IBM’s 2025 Cost of a Data Breach Report shows the average breach costs $10.22 million in the United States, $4.44 million globally. But cryptographic library failures compound differently.

When a cryptographic library breaks, you’re dealing with infrastructure replacement at scale. Remediation costs for Heartbleed across military and government systems alone reached tens of millions. One bug in OpenSSL propagates through thousands of dependent packages. Nation-state adversaries exploit the “harvest now, decrypt later” strategy: storing encrypted traffic for future decryption. Every crypto bug extends that exposure timeline years into the past.

Testing for Security, Not Just Correctness

The vulnerabilities we’ve documented share a common trait: they’re implementation errors, not cryptographic algorithm breaks. The algorithms were mathematically sound. The implementations were flawed. This gap exists because security testing requires different techniques than functional testing.

Crypto-aware automated fuzzing: OSS-Fuzz continuously fuzzes major libraries like OpenSSL, yet the 2022 vulnerabilities slipped through. Current fuzzers may miss timing variations, state machine errors, and side-channel leaks that require specialized cryptographic fuzzing techniques.

Differential testing: Tools like TLS-Attacker and Cryptofuzz can compare implementations to reveal bugs, but systematic integration into development workflows remains inconsistent.

CI/CD integration: The testing tools only matter if they run automatically before deployment. Integrating fuzzing, differential testing, and side-channel analysis into continuous integration pipelines catches vulnerabilities during development rather than production. GitHub Actions, GitLab CI, and Jenkins can automate security testing, but most cryptographic libraries still rely on manual security audits including NIST Cryptography Module Validation Program rather than continuous automated validation.

Side-channel testing: Tools like dudect and ctgrind can detect timing leaks.
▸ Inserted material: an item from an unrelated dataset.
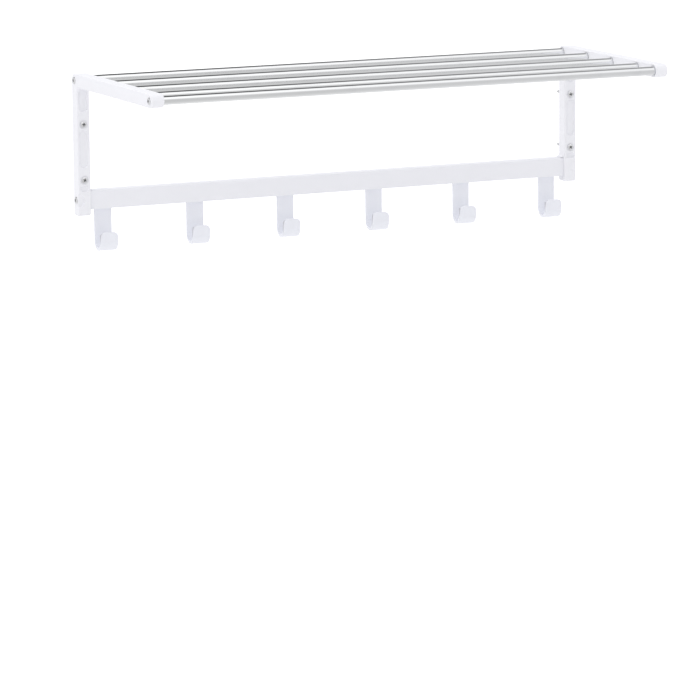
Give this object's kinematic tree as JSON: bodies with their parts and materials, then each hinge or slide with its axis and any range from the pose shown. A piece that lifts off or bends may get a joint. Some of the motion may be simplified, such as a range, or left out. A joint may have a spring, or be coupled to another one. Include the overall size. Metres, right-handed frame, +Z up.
{
  "type": "wall hook rack",
  "caption": "White wall-mounted hat shelf with chrome tubes between two L brackets and a rail below that carries sliding J-shaped coat hooks.",
  "frame": {"origin": "on the wall plane, at the centre of the rectangle of four wall screws", "axes": "+X along the shelf, to the right as seen from the room; +Y into the wall; +Z up"},
  "size_m": [0.8036, 0.33, 0.2565],
  "materials": {
    "bracket_paint": "satin white powder coat on cast aluminium",
    "rail_paint": "satin white powder coat on extruded aluminium",
    "hook_paint": "satin white powder coat on cast zinc",
    "tube_chrome": "bright chrome plate on steel tube",
    "screw_steel": "zinc-plated steel, bright",
    "plug_zinc": "bare metal, as turned"
  },
  "bodies": {
    "rack": {"bracket_left": "bracket_paint", "bracket_right": "bracket_paint", "shelf_tube_1": "tube_chrome", "shelf_tube_2": "tube_chrome", "shelf_tube_3": "tube_chrome", "shelf_tube_4": "tube_chrome", "shelf_tube_5": "tube_chrome", "tube_plug_rear_left": "plug_zinc", "tube_plug_rear_right": "plug_zinc", "tube_plug_front_left": "plug_zinc", "tube_plug_front_right": "plug_zinc", "hook_rail": "rail_paint", "rail_plug_left": "plug_zinc", "rail_plug_right": "plug_zinc", "tube_screw_rear_left": "screw_steel", "tube_screw_rear_right": "screw_steel", "tube_screw_front_left": "screw_steel", "tube_screw_front_right": "screw_steel", "rail_screw_left": "screw_steel", "rail_screw_right": "screw_steel", "wall_screw_upper_left": "screw_steel", "wall_screw_upper_right": "screw_steel", "wall_screw_lower_left": "screw_steel", "wall_screw_lower_right": "screw_steel"},
    "hook_1": {"hook_1": "hook_paint"},
    "hook_2": {"hook_2": "hook_paint"},
    "hook_3": {"hook_3": "hook_paint"},
    "hook_4": {"hook_4": "hook_paint"},
    "hook_5": {"hook_5": "hook_paint"},
    "hook_6": {"hook_6": "hook_paint"}
  },
  "joints": [
    {"name": "hook_1_slide", "type": "slide", "parent": "rack", "child": "hook_1", "axis": [1, 0, 0], "range_m": [-0.0025, 0.057]},
    {"name": "hook_2_slide", "type": "slide", "parent": "rack", "child": "hook_2", "axis": [1, 0, 0], "range_m": [-0.057, 0.057]},
    {"name": "hook_3_slide", "type": "slide", "parent": "rack", "child": "hook_3", "axis": [1, 0, 0], "range_m": [-0.057, 0.057]},
    {"name": "hook_4_slide", "type": "slide", "parent": "rack", "child": "hook_4", "axis": [1, 0, 0], "range_m": [-0.057, 0.057]},
    {"name": "hook_5_slide", "type": "slide", "parent": "rack", "child": "hook_5", "axis": [1, 0, 0], "range_m": [-0.057, 0.057]},
    {"name": "hook_6_slide", "type": "slide", "parent": "rack", "child": "hook_6", "axis": [1, 0, 0], "range_m": [-0.057, 0.0025]}
  ]
}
Some libraries like libsodium incorporate constant-time testing, but most implementations ship without systematic analysis.

Formal verification: Projects like Project Everest and HACL* have mathematically proven certain bug classes impossible in verified TLS 1.3 code. However, formal verification remains expensive and limited to critical code paths.

Supply chain visibility: Executive Order 14028 mandated SBOMs for federal software, but adoption outside regulated sectors remains inconsistent.

Comprehensive Cryptographic QA Framework
Figure 3: Multi-layered cryptographic QA framework showing how different testing approaches work together to catch vulnerabilities at different stages of development.

Policy Changes We Need Now

Expand testing requirements: FIPS 140-3 validates algorithm correctness, not implementation security. Federal procurement should require continuous automated testing evidence: fuzzing results, differential testing, side-channel analysis. NIST’s ACMVP is a start, but requirements must extend to all cryptographic code.

Protocol test suites: NIST publishes algorithm test vectors (CAVP), but comprehensive protocol implementation test suites for TLS, SSH, and post-quantum algorithms would enable pre-deployment bug detection.

Enforce SBOMs: Executive Order 14028 mandated SBOMs, but enforcement varies. Crypto-specific granularity with automated vulnerability scanning would enable agencies to identify affected systems within hours when patches are released.

QA transparency: Require vendors to disclose testing infrastructure: fuzzing coverage, differential testing scope, formal verification boundaries. Transparency drives informed procurement and raises industry standards.

Conclusion

The pattern across Heartbleed, ROCA, OpenSSL 2022, and Terrapin reveals a systemic problem: cryptographic code is tested to work, not tested to secure. These libraries passed their functional tests. The encryption algorithms performed correctly. Yet critical security flaws persisted for years because no one was systematically testing for bounds check failures, buffer overflows, timing leaks, or side-channel vulnerabilities.

The tools to test for security exist: OSS-Fuzz, differential testing, formal verification, side-channel analysis, SBOMs. But their application remains inconsistent because current validation focuses on algorithm correctness, not implementation security. NIST’s ACMVP acknowledges current processes “are out of sync with rapid development cycles”. The post-quantum transition makes this gap urgent. NIST standards were released in August 2024, and implementation is now underway. These new algorithms lack decades of hardening that identified classical crypto weaknesses.

The question isn’t whether security testing prevents all vulnerabilities. It won’t. The question is whether we continue accepting that cryptographic code can pass all its tests while containing critical security flaws that hide for years. The gap between “tested to work” and “tested to secure” is where billion-dollar disasters live.